Origin and Mentorship
Griffin grew up in Boca Raton as a STEM achiever and math club president. He graduated from Harvard with an economics degree in three years and convinced Harvard to let him install a satellite dish on his dorm room to trade convertible bonds. In Chicago, hedge fund pioneer Frank Meyer mentored Griffin and helped seed his first fund. Meyer's critical advice was to build a multi-strategy platform, not a single-strategy fund, a principle foundational to Citadel's later diversification. Griffin moved Citadel from Chicago to Miami three years ago, citing concerns over crime and business environment, a triumphant return for South Florida's most successful native-son financier.
Setbacks and Friction
The path was not frictionless.
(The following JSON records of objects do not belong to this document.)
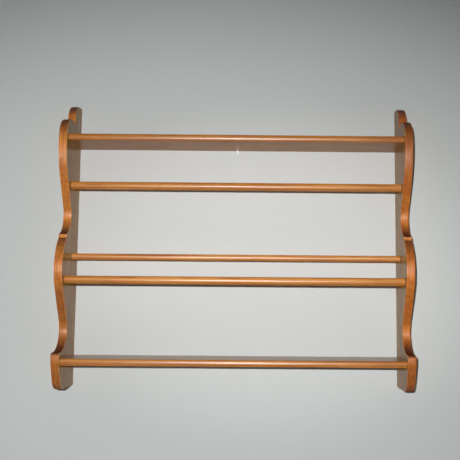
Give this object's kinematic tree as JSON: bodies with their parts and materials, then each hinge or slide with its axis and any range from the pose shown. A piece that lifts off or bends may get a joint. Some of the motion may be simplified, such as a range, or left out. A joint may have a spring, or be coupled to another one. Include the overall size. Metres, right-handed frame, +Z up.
{
  "type": "wall plate rack",
  "caption": "Wall-hung wooden plate rack: scrolled side boards, a shelf above and one below, round rods between that hold standing plates, keyhole hangers behind.",
  "frame": {"origin": "midway between the two keyhole entry holes, on the plane of the back edges that touch the wall", "axes": "+X along the wall to the right as seen from the front, +Y towards the wall (the front faces -Y), +Z up"},
  "size_m": [0.95, 0.15, 0.786],
  "materials": {
    "lacquered_wood": "honey-brown stain under glossy clear lacquer",
    "dowel_wood": "bare, pale, fluted-dowel hardwood",
    "plate_steel": "zinc-plated sheet steel",
    "screw_steel": "yellow-zinc plated steel"
  },
  "bodies": {
    "root": {"left_side_board": "lacquered_wood", "right_side_board": "lacquered_wood", "top_shelf": "lacquered_wood", "bottom_shelf": "lacquered_wood", "upper_rod": "lacquered_wood", "middle_rod": "lacquered_wood", "lower_rod": "lacquered_wood", "top_left_dowels": "dowel_wood", "top_right_dowels": "dowel_wood", "bottom_left_dowels": "dowel_wood", "bottom_right_dowels": "dowel_wood", "left_hanger_plate": "plate_steel", "right_hanger_plate": "plate_steel", "left_hanger_screws": "screw_steel", "right_hanger_screws": "screw_steel", "centre_wall_plate": "plate_steel", "centre_plate_screws": "screw_steel"}
  },
  "joints": []
}
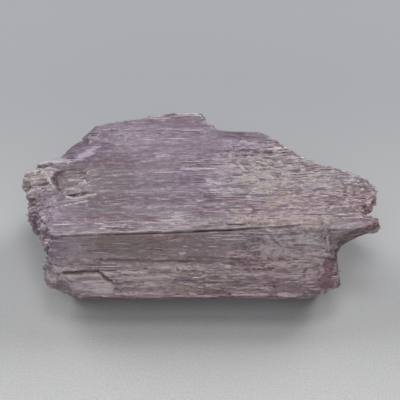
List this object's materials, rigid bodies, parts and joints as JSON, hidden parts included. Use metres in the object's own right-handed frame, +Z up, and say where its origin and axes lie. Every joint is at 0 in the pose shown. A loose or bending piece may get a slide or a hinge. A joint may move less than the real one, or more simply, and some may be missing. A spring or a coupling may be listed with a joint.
{
  "type": "kunzite crystal",
  "caption": "Tabular lilac kunzite crystal with lengthwise striations and broken, splintery ends, lying on its broad face.",
  "frame": {"origin": "centre of the bounding box, on the flat face that the crystal rests on", "axes": "+X along the crystal's c axis and its striations, towards the end with the pointed tip and notch; +Y from the low front edge to the back; +Z up through the broad upper face"},
  "size_m": [0.089, 0.052, 0.0223],
  "materials": {
    "kunzite": "translucent lilac spodumene, striated and etched, with cream clay in its cracks"
  },
  "bodies": {
    "root": {"kunzite_crystal": "kunzite"}
  },
  "joints": []
}
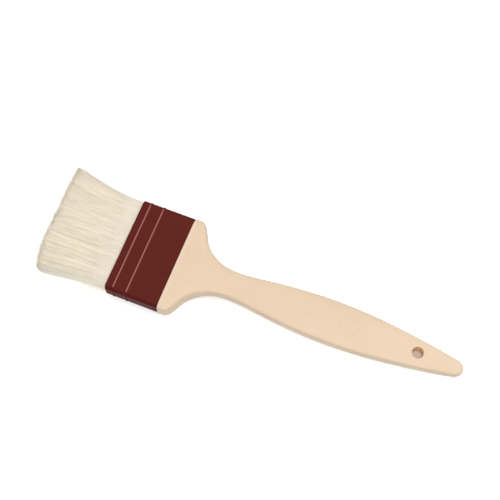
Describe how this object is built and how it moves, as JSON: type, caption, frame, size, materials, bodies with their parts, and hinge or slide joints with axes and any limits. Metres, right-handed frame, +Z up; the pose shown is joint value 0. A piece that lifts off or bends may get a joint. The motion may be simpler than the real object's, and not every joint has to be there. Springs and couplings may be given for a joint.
{
  "type": "pastry brush",
  "caption": "Flat pastry brush: natural bristles set in a ribbed rectangular ferrule on a waisted moulded handle with a hanging hole, for spreading glaze, egg wash or melted butter.",
  "frame": {"origin": "middle of the underside of the brush as it lies flat, at half its length and half its width", "axes": "+X along the brush from the bristle tips to the end of the handle, +Y across the width, +Z up through the thickness"},
  "size_m": [0.259, 0.0676, 0.014],
  "materials": {
    "ivory_plastic": "fine satin moulded plastic, ivory",
    "maroon_plastic": "satin moulded plastic, dark red brown",
    "amber_resin": "cast clear amber epoxy",
    "spacer_plastic": "plain grey plastic strip",
    "white_bristle": "bleached natural bristle, soft sheen"
  },
  "bodies": {
    "handle_and_ferrule": {"handle": "ivory_plastic", "ferrule": "maroon_plastic", "resin_plug": "amber_resin", "spacer_strip": "spacer_plastic", "upper_bristle_roots": "white_bristle", "lower_bristle_roots": "white_bristle"},
    "free_bristles": {"upper_bristle_bank": "white_bristle", "lower_bristle_bank": "white_bristle"}
  },
  "joints": [
    {"name": "bristle_bend", "type": "hinge", "parent": "handle_and_ferrule", "child": "free_bristles", "pos_m": [-0.0871, 0, 0.007], "axis": [0, 1, 0], "range_deg": [-45, 45], "stiffness_Nm_per_rad": 0.2}
  ]
}
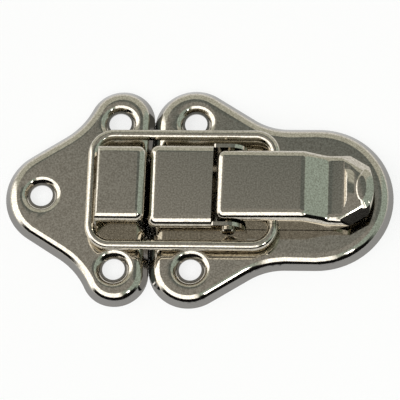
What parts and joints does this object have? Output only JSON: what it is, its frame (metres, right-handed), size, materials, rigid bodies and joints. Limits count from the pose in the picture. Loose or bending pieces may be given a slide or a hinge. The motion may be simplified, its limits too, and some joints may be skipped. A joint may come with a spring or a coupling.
{
  "type": "over centre toggle latch",
  "caption": "Over-centre toggle latch: a wire bail pulled by a lever hooks over a catch box on a separate screw-on plate.",
  "frame": {"origin": "middle of the whole footprint of the closed latch, on the plane the two plates stand on", "axes": "+X from the catch plate to the lever's tip, +Y across the latch, +Z out of the surface it is screwed to"},
  "size_m": [0.0728, 0.0436, 0.0092],
  "materials": {
    "catch_plate": "bright nickel plated pressed steel",
    "base_plate": "bright nickel plated pressed steel",
    "pivot_pin": "bright nickel plated steel",
    "lever": "bright nickel plated pressed steel",
    "wire_bail": "bright nickel plated steel wire"
  },
  "bodies": {
    "base": {"base_plate": "base_plate", "catch_plate": "catch_plate", "pivot_pin": "pivot_pin"},
    "lever": {"lever": "lever"},
    "bail": {"wire_bail": "wire_bail"}
  },
  "joints": [
    {"name": "lever_hinge", "type": "hinge", "parent": "base", "child": "lever", "pos_m": [0.0061, 0, 0.0052], "axis": [0, -1, 0], "range_deg": [0, 70]},
    {"name": "bail_hinge", "type": "hinge", "parent": "lever", "child": "bail", "pos_m": [0.01437, 0, 0.00465], "axis": [0, -1, 0], "range_deg": [-70, 0]}
  ],
  "couplings": [
    {"joint": "lever_hinge", "follows": "bail_hinge", "ratio": -1}
  ]
}
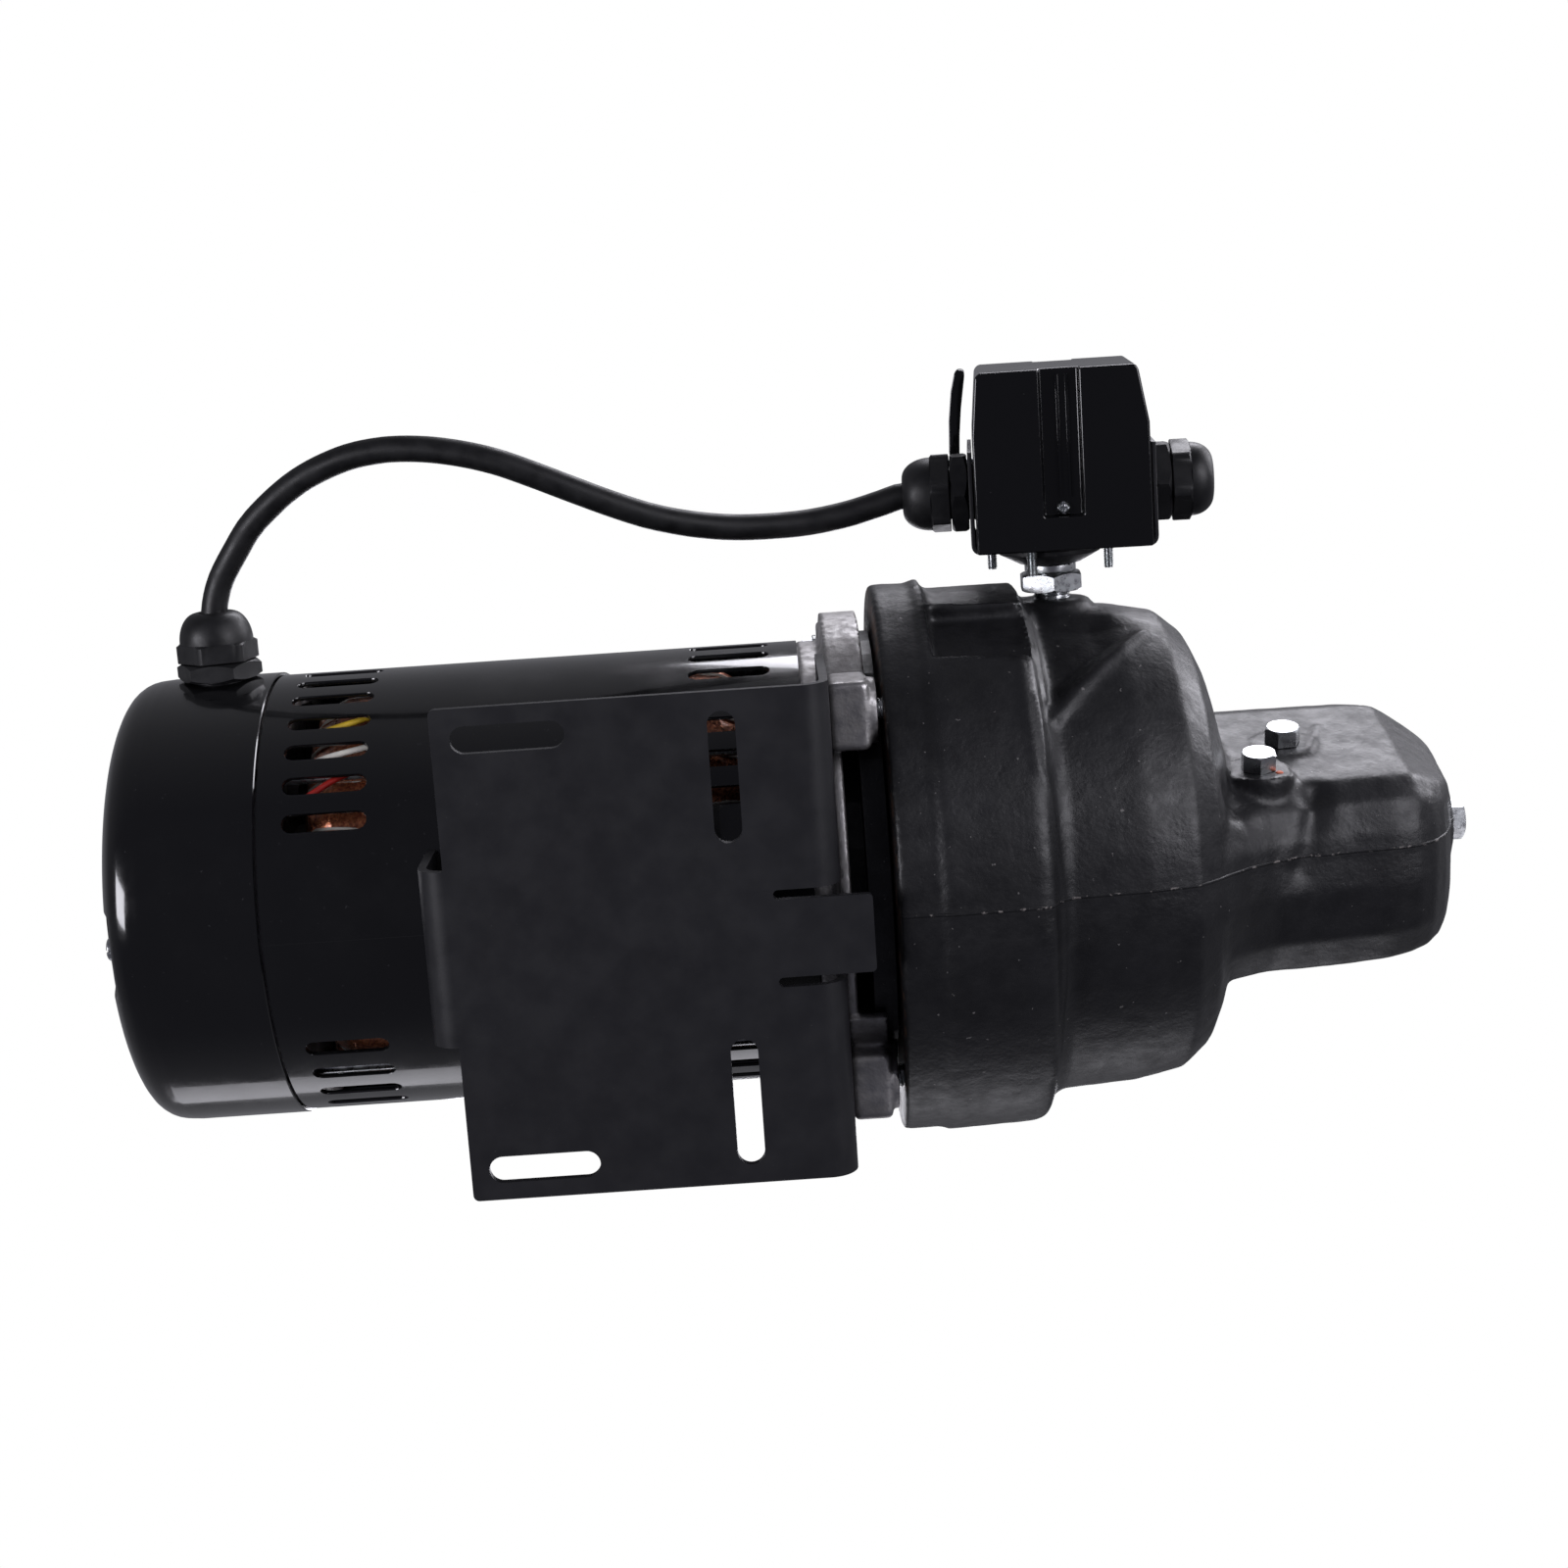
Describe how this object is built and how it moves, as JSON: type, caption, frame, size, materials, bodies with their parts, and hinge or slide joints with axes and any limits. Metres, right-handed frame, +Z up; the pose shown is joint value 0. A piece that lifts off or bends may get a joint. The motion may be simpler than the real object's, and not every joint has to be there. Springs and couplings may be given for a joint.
{
  "type": "shallow well jet pump",
  "caption": "Shallow well jet pump: a vented motor on a folded base, a cast jet casing with threaded ports, and a pressure switch with its cord.",
  "frame": {"origin": "underside of the base plate, below the shaft, at the middle of the four bolt slots", "axes": "+X along the shaft from the motor to the nose of the casing, +Z up, and the pressure switch points along -Y"},
  "size_m": [0.4811, 0.2699, 0.216],
  "materials": {
    "shell_enamel": "gloss black enamel",
    "base_coat": "satin black powder coat",
    "painted_iron": "black paint on rough cast iron",
    "bare_aluminium": "as-cast",
    "plain_steel": "bare and lightly oiled",
    "zinc_plate": "bright zinc plate",
    "copper": "red enamelled copper wire",
    "brass": "turned",
    "black_rubber": "moulded",
    "cord_rubber": "matt rubber sheath",
    "nylon": "moulded black nylon",
    "cover_plastic": "high gloss moulding",
    "dark_plastic": "filled moulding",
    "fan_plastic": "natural moulding",
    "ceramic": "lapped ceramic"
  },
  "bodies": {
    "pump": {"motor_shell": "shell_enamel", "rear_end_cap": "shell_enamel", "base_bracket": "base_coat", "switch_frame": "base_coat", "casing": "painted_iron", "seal_plate": "painted_iron", "diaphragm_flange": "painted_iron", "front_bracket": "bare_aluminium", "rear_end_bell": "bare_aluminium", "stator_core": "plain_steel", "rear_bearing": "plain_steel", "front_bearing": "plain_steel", "casing_bolt_1": "zinc_plate", "casing_bolt_2": "zinc_plate", "casing_bolt_3": "zinc_plate", "casing_bolt_4": "zinc_plate", "cap_screw": "zinc_plate", "clean_out_plug": "zinc_plate", "coupler_nut": "zinc_plate", "cover_screw": "zinc_plate", "gauge_port_plug": "zinc_plate", "lever_pin": "zinc_plate", "nipple_collar": "zinc_plate", "prime_port_plug": "zinc_plate", "priming_plug": "zinc_plate", "range_nut": "zinc_plate", "range_spring": "zinc_plate", "switch_nipple": "zinc_plate", "front_windings": "copper", "rear_windings": "copper", "jet_nozzle": "brass", "rear_cushion": "black_rubber", "casing_gasket": "black_rubber", "diaphragm": "black_rubber", "power_cord": "cord_rubber", "cord_gland_body": "nylon", "cord_gland_nut": "nylon", "motor_gland_body": "nylon", "motor_gland_nut": "nylon", "spare_gland_body": "nylon", "spare_gland_nut": "nylon", "switch_cover": "cover_plastic", "contact_block": "dark_plastic", "guide_vane_plate": "dark_plastic", "start_capacitor": "dark_plastic", "start_switch": "dark_plastic", "venturi_tube": "dark_plastic", "seal_seat": "ceramic"},
    "rotor": {"shaft": "plain_steel", "rotor_core": "bare_aluminium", "water_slinger": "black_rubber", "cooling_fan": "fan_plastic", "governor": "plain_steel", "seal_head": "black_rubber", "impeller": "dark_plastic"},
    "collar": {"governor_collar": "dark_plastic"},
    "plunger": {"plunger": "brass"},
    "contact_arm": {"contact_arm": "zinc_plate"},
    "lever": {"switch_lever": "cover_plastic"}
  },
  "joints": [
    {"name": "rotor_spin", "type": "hinge", "parent": "pump", "child": "rotor", "pos_m": [0, 0, 0.11], "axis": [1, 0, 0], "continuous": true},
    {"name": "collar_slide", "type": "slide", "parent": "rotor", "child": "collar", "axis": [1, 0, 0], "range_m": [0, 0.003], "stiffness_N_per_m": 200},
    {"name": "plunger_slide", "type": "slide", "parent": "pump", "child": "plunger", "axis": [0, -1, 0], "range_m": [0, 0.0012], "stiffness_N_per_m": 500},
    {"name": "contact_arm_hinge", "type": "hinge", "parent": "pump", "child": "contact_arm", "pos_m": [0.13307, -0.1135, 0.11155], "axis": [0.0872, 0, 0.9962], "range_deg": [-4, 0]},
    {"name": "lever_hinge", "type": "hinge", "parent": "pump", "child": "lever", "pos_m": [0.12099, -0.135, 0.13419], "axis": [0.9962, 0, -0.0872], "range_deg": [-45, 45]}
  ],
  "couplings": [
    {"joint": "contact_arm_hinge", "follows": "plunger_slide", "rad_per_m": -56.18}
  ]
}
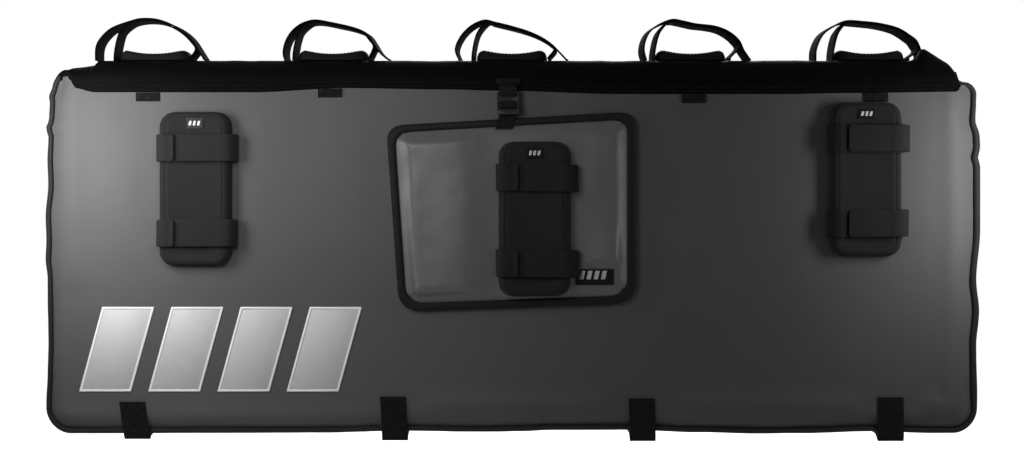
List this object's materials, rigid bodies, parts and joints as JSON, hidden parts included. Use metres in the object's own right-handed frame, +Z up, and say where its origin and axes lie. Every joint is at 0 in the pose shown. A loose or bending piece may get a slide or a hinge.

The hedge fund lost 55% and $9 billion of client assets during the 2008–2009 financial crisis and came close to collapse. Citadel Securities attempted and failed to enter investment banking, then planned a public offering before abandoning it as the banking sector fell into disrepute post-crisis. Citadel Securities has faced multiple regulatory run-ins. Yet after more than 30 years in business, the structure has solidified.